Haim – Days Are Gone

Tra i dischi più attesi dell’anno, Days Are Gone, prodotto da nientemeno che Ariel Rechtshaid e James Ford, è l’esordio delle Haim, la band tutta al femminile proveniente da Los Angeles che ad una settimana dall’uscita del loro primo album ha sbaragliato molti dei concorrenti maschietti sul podio delle charts mondiali e superando decisamente ogni aspettativa. Le tre sorelline, già vincitrici del BBC Sound of Music 2013 e con un padrino d’eccellenza come Julian Casablancas, hanno fatto parlare di sé tra il 2012 e quest’anno che le ha portate non solo ad aprire i concerti di Edward Sharpe and the Magnetic Zeros, Mumford & Sons e Florence and The Machine e a duettare con i Primal Scream sul palco di Glastonbury, ma anche a diventare vere e proprie icone di stile.

Hanno riempito le copertine di tabloid e riviste musicali ondeggiando le loro chiome lunghe e fluenti avvolte in giubbotti di pelle nera e prendendosi meno sul serio di tante altre starlette dello spettacolo. Ma non è di certo la bellezza il loro punto forte, quanto la capacità di creare un suono deciso e convincente attingendo dai diversi e svariati ascolti che hanno condizionato un post-adolescenza autonomo dalle mode del momento.

Dopo aver sfornato una serie di singoli che hanno invaso le radio di mezzo globo e con l’impennata di visualizzazioni su youtube le Haim sono diventate un caso mediatico non tanto per la rarità del fenomeno, ma per una bravura singolare, premiata all’unanimità da una larga schiera di ascoltatori di ogni genere. La loro grande dote risiede proprio nel non focalizzarsi su un unico aspetto sonoro, saltano dal rock al funk e dall’elettronica all’r’n’b con agilità, creando un fantastico miscuglio pop. Non la musica “spazzatura” che ormai associamo automaticamente al termine “pop”.

Se con Forever Danielle ci ha immediatamente colpito per il suo timbro di voce un po’ sporco, ma non ruvido, profondo e cristallino, con tracce come Don’t Save Me, ravvivato da gorgheggi che vanno ben oltre le capacità di una ventiquattrenne dal viso pulito, e il tono serio e a tratti teatrale di Running If You Call My Name e di Edge, in cui il paragone facile ci viene con artiste del calibro di Mariah Carey o di Alicia Keys, abbiamo la conferma definitiva che il suo sia un talento fuori dal comune. Ma Danielle non è l’unica virtuosa della formazione, lo sono anche Este che con la sua irruenza rock al basso si trasforma in una bestia da palcoscenico, così come la “babyhaim”, Alana, che sa il fatto suo passando dalle tastiere alle percussioni alla chitarra senza tentennamenti.

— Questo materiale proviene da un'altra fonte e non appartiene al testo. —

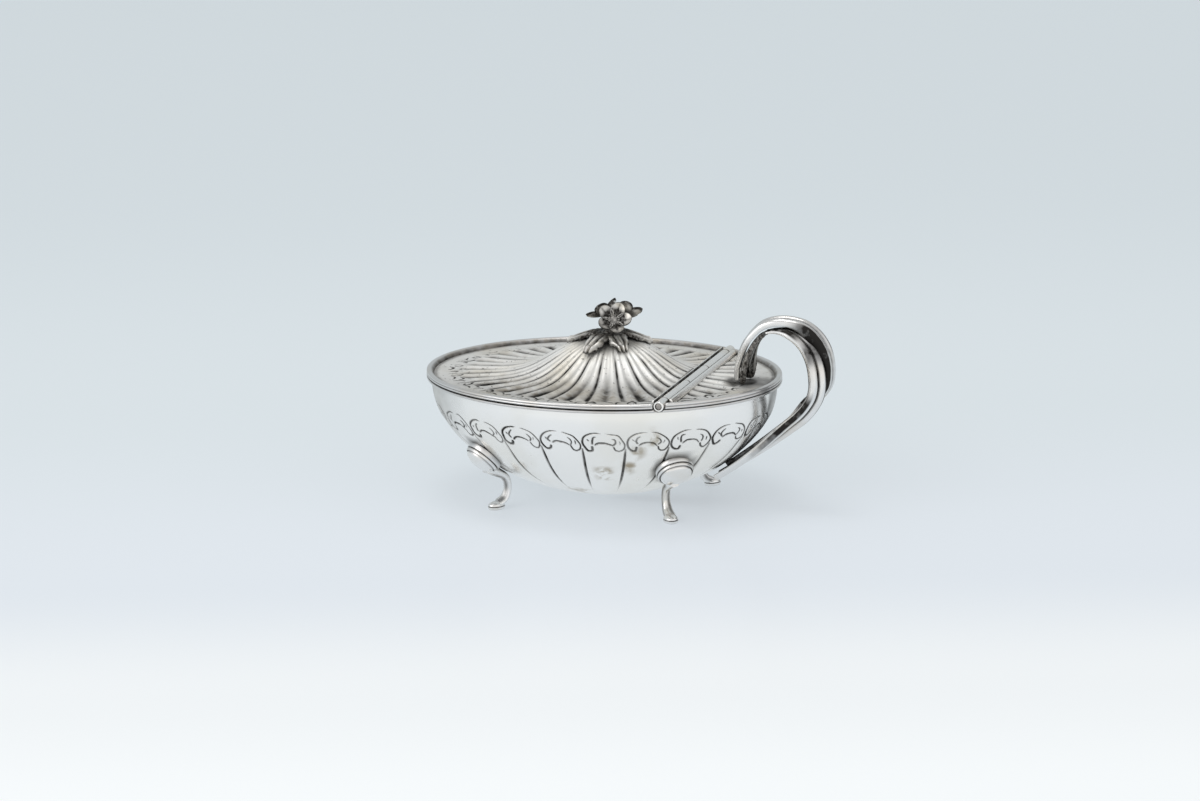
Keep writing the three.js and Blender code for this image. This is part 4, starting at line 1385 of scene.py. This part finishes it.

Tra tutti i brani che vi lasceranno senza parole e incollati alle vostre cuffie, svettano My Song 5 che rallenterà i vostri movimenti, ma non i pensieri e Go Slow, una ballata romantica, ma senza lo zucchero a velo sopra la torta di compleanno. Colpiscono a segno anche con l’ultimo singolo The Wire, disincantato e ritmato, un motivetto facile da canticchiare per strada, e imperniato su assoli che rievocano la dimensione rock a cui fondamentalmente appartengano tutte e tre.

Days Are Gone è uno di quei dischi che se comincerete ad ascoltare sarà difficile rimuovere dalla playlist “Aggiunti di Recente”, attuale, ma allo stesso tempo in grado di portarvi nel passato, riscoprendo gusti musicali che credevate non avere più. Facile innamorarsene.